Giocanti Sylvia, “L’écriture sceptique d’une apologie de la religion chrétienne : les Pensées de Pascal”, in Pascal a-t-il écrit les Pensées ?, Littératures, Presses universitaires du Mirail, 55, 2007, p. 51-92. Voir p. 82. Le scepticisme sert la religion. Rendre effective l’humiliation sceptique de la raison. On trouve une étude plus générale sur ce point dans Giocanti Sylvia, Penser l'irrésolution. Montaigne, Pascal, La Mothe Le Vayer : trois itinéraires sceptiques, Paris, Champion, 2001.

McKenna Antony, "Les Pensées de Pascal : une ébauche d'apologie sceptique", in Moreau Pierre-François (dir.), Le retour des philosophies antiques à l'âge classique, II, Le scepticisme au XVIe et au XVIIe siècle, p. 348-361.

McKenna Antony, “Pascal et le cœur”, Courrier du Centre International Blaise Pascal, 16, 1994, p. 9-12.

McKenna Antony, “Une question de cohérence : l’argument ad hominem dans les Pensées de Pascal”, in Ronzeaud Pierre (dir.), Pascal, Pensées, Littératures classiques, n° 20, 1994, p. 23-44.

Il ne faut pas confondre cette interprétation des Pensées avec celle de Victor Cousin et de ses épigones, qui considèrent que Pascal s’est jeté dans la religion parce qu’il était tourmenté par le pyrrhonisme de Montaigne, mais en un sens positif : l’apologie de Pascal est par nature fondée sur des principes inspirés du scepticisme, qui obligent l’homme à vivre dans le vraisemblable, et non avec des certitudes fondées en métaphysique.

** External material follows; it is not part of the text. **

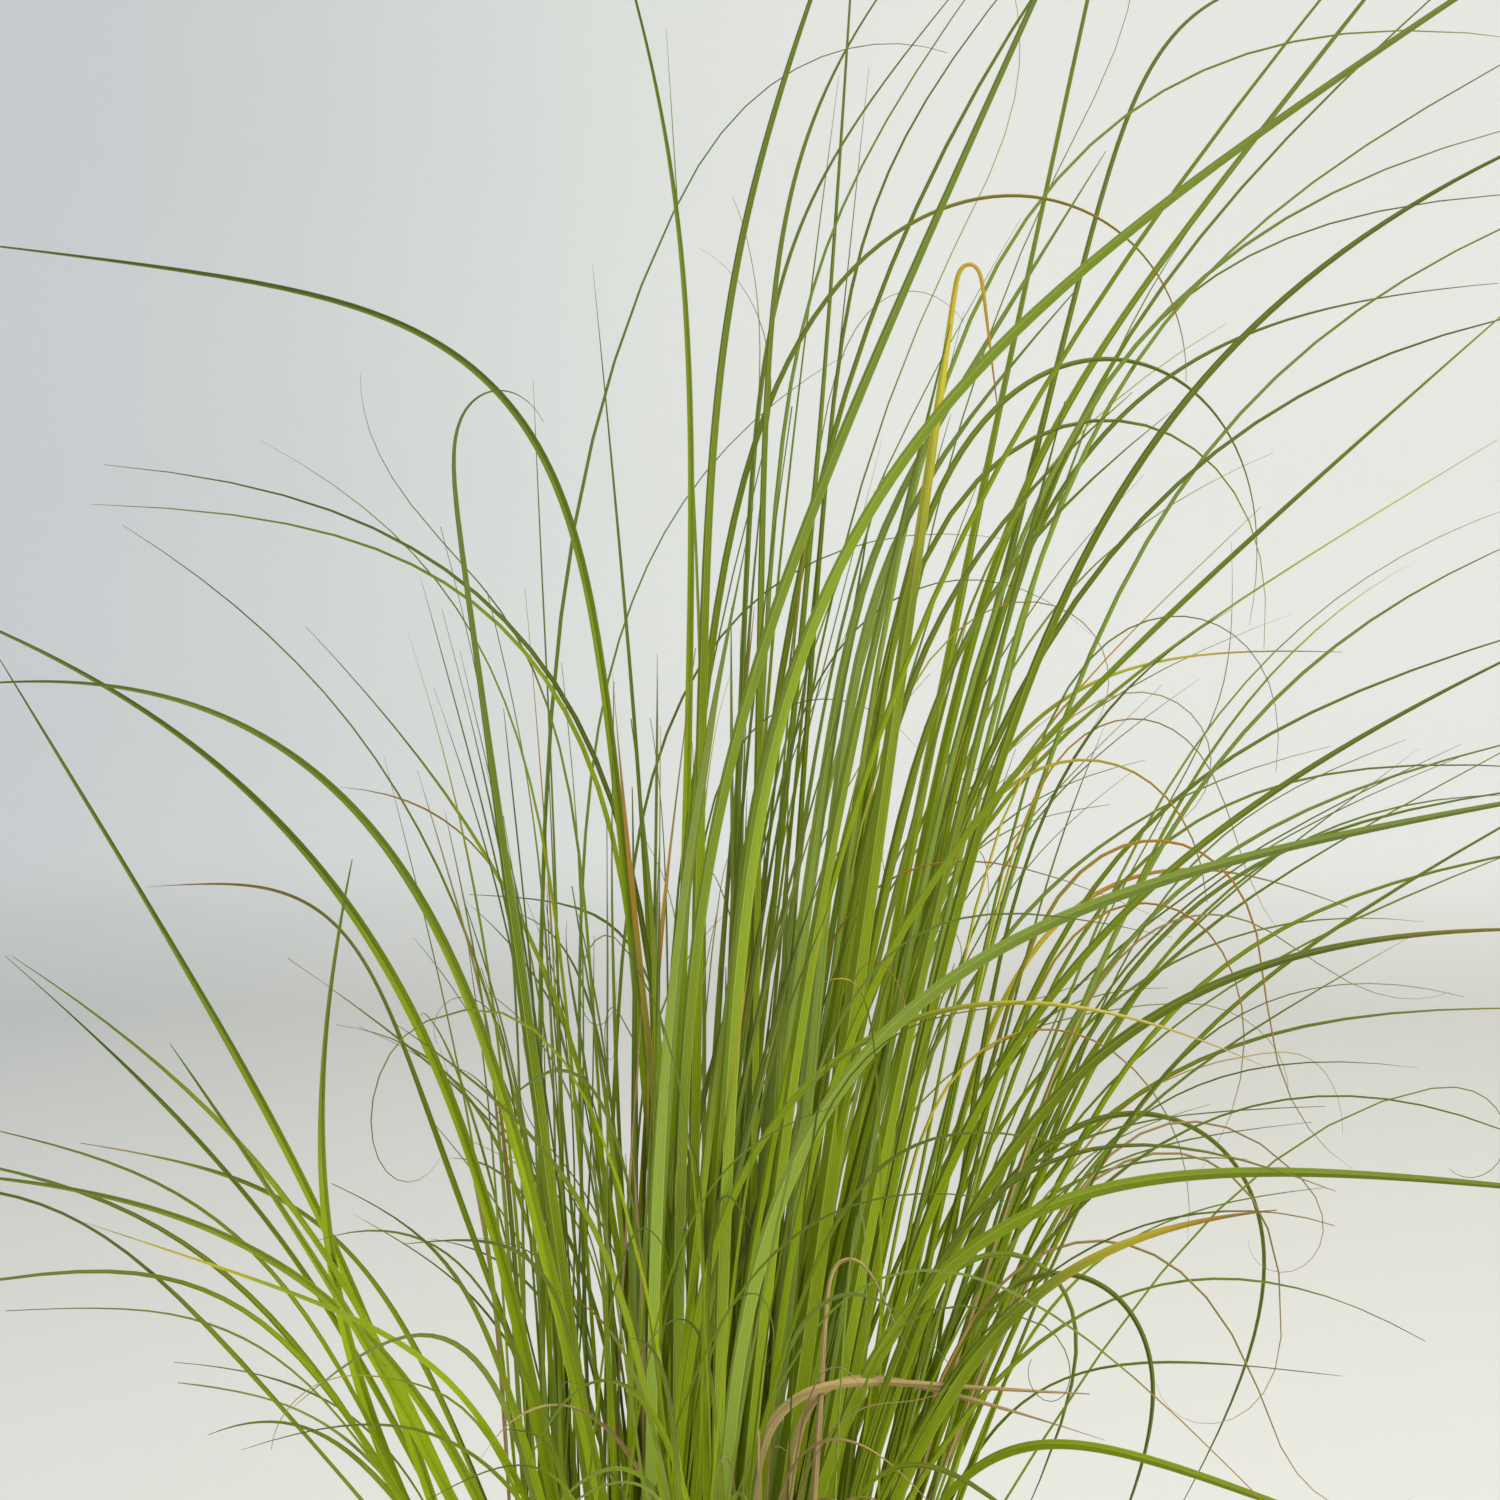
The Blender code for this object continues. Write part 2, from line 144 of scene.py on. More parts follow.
# %% The broad leaves
LEAVES = {
    # arching to the left
    "leaf_left_01": Leaf((0.003, 0.014), 168, 5.7, 76, 0.640, 0.049, 0.645, 0.0042, 70, 20),
    "leaf_left_02": Leaf((-0.024, -0.021), 8, -7.8, 160, 0.955, 0.022, 0.425, 0.0052, 80, -30),
    "leaf_left_03": Leaf((-0.015, -0.036), 192, 12, 86, 0.773, 0.117, 0.415, 0.0046, 65, 30),
    "leaf_left_04": Leaf((-0.035, -0.006), 181, 9, 60, 0.66, 0.170, 0.420, 0.0050, 60, 20),
    "leaf_left_05": Leaf((-0.026, 0.022), 156, 23, 72, 0.78, 0.050, 0.330, 0.0038, 70, -20),
    "leaf_left_06": Leaf((-0.066, -0.012), 170, 18, 15, 0.35, 0.120, 0.360, 0.0040, 75, 20),
    "leaf_left_07": Leaf((-0.064, -0.030), 192, 27, -38, 0.55, 0.200, 0.260, 0.0046, 85, -30),
    "leaf_left_08": Leaf((-0.062, 0.006), 158, 29, 26, 0.50, 0.150, 0.290, 0.0036, 60, 20),
    "leaf_left_09": Leaf((-0.040, -0.052), 207, 20, 64, 0.545, 0.170, 0.285, 0.0034, 65, 30),
    "leaf_left_10": Leaf((-0.054, 0.030), 146, 28, 60, 0.52, 0.110, 0.275, 0.0034, 60, 20),
    "leaf_left_11": Leaf((-0.042, -0.060), 212, 26, 9, 0.50, 0.200, 0.235, 0.0040, 75, 20),
    # upright
    "leaf_upright_01": Leaf((-0.008, 0.026), 168, -1.5, 20, 0.80, 0.077, 0.600, 0.0036, 75, 25),
    "leaf_upright_02": Leaf((-0.002, -0.010), 345, 1, 21, 0.71, 0.063, 0.620, 0.0048, 70, 20),
    "leaf_upright_03": Leaf((0.0176, 0.000), 354, 0.8, 42, 0.82, 0.053, 0.600, 0.0036, 85, -20),
    "leaf_upright_04": Leaf((0.006, 0.034), 34, 2.4, 40, 0.75, 0.050, 0.610, 0.0030, 70, 20),
    "leaf_upright_05": Leaf((-0.004, -0.028), 346, -0.6, 26, 0.40, 0.080, 0.660, 0.0050, 65, 35),
    "leaf_upright_06": Leaf((0.026, 0.030), 26, 12, 2, 0.50, 0.100, 0.680, 0.0042, 75, 25),
    "leaf_upright_07": Leaf((0.007, -0.050), 351, 1, 57, 0.48, 0.077, 0.740, 0.0052, 60, 30),
    "leaf_upright_08": Leaf((0.030, 0.048), 24, 12, 29, 0.525, 0.055, 0.740, 0.0044, 70, 25),
    "leaf_upright_09": Leaf((0.021, 0.062), 18, 15, 78, 0.86, 0.034, 0.675, 0.0040, 70, 20),
    "leaf_upright_10": Leaf((-0.016, 0.008), 356, 3.2, 178, 0.90, 0.095, 0.600, 0.0036, 60, 30),
    "leaf_upright_11": Leaf((0.022, -0.014), 355, 8.2, 165, 0.905, 0.004, 0.490, 0.0074, 75, 10),
    # arching to the right
    "leaf_right_01": Leaf((0.030, 0.014), 14, 5.8, 186, 0.82, 0.075, 0.572, 0.0040, 60, 25),
    "leaf_right_02": Leaf((0.034, -0.018), 348, 11, 62, 0.73, 0.120, 0.600, 0.0044, 60, 30),
    "leaf_right_03": Leaf((0.040, 0.058), 22, 10.5, 72, 0.71, 0.085, 0.600, 0.0034, 60, 20),
    "leaf_right_04": Leaf((0.018, -0.030), 336, 4.4, 46, 0.42, 0.100, 0.520, 0.0034, 65, 30),
    "leaf_right_05": Leaf((0.044, 0.024), 24, 8.8, 82, 0.70, 0.075, 0.440, 0.0030, 60, 20),
    "leaf_right_06": Leaf((0.044, -0.004), 342, 8.4, 57, 0.51, 0.170, 0.430, 0.0042, 65, 25),
    "leaf_right_07": Leaf((0.008, -0.064), 338, 1, 79, 0.435, 0.110, 0.460, 0.0056, 70, 25),
    "leaf_right_08": Leaf((0.058, 0.042), 26, 12, 97, 0.69, 0.090, 0.370, 0.0032, 60, 20),
    "leaf_right_09": Leaf((0.038, -0.034), 336, 15, 76, 0.62, 0.150, 0.375, 0.0052, 65, 30),
    "leaf_right_10": Leaf((0.024, -0.052), 334, 13, 80, 0.42, 0.110, 0.370, 0.0052, 70, 20),
    "leaf_right_11": Leaf((0.042, -0.048), 324, 20, 60, 0.66, 0.180, 0.232, 0.0062, 70, 20),
    "leaf_right_12": Leaf((-0.006, -0.050), 343, 1, 112, 0.64, 0.140, 0.340, 0.0034, 65, 30),
    "leaf_right_13": Leaf((0.050, 0.010), 2, 14.5, 196, 0.575, 0.090, 0.382, 0.0030, 50, 20),
    "leaf_right_14": Leaf((0.052, -0.022), 338, 16, 188, 0.58, 0.077, 0.274, 0.0028, 50, 20),
    "leaf_right_15": Leaf((0.050, -0.036), 318, 27, 72, 0.33, 0.070, 0.290, 0.0036, 60, 20),
    # short and broad in the middle
    "leaf_middle_01": Leaf((-0.012, -0.064), 320, 0, 16, 0.60, 0.150, 0.360, 0.0056, 80, 20),
    "leaf_middle_02": Leaf((0.012, -0.038), 350, 5, 9, 0.50, 0.150, 0.420, 0.0056, 75, 25),
    "leaf_middle_03": Leaf((0.031, -0.030), 346, 10, 5, 0.50, 0.150, 0.400, 0.0052, 75, 25),
}
print(len(LEAVES), "broad leaves")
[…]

On pourrait a contrario entendre cette note en un sens ironique. Si l’on suppose que Pascal place cette phrase dans la bouche d’un libertin, comme c’est le cas de la précédente, elle peut être interprétée comme une manière ironique de souligner la contradiction qu’il y a à présenter le pyrrhonisme comme l’appui de la religion chrétienne, alors que les sceptiques mettent en cause les dogmes de cette religion même. Cette seconde interprétation paraît pourtant difficilement recevable.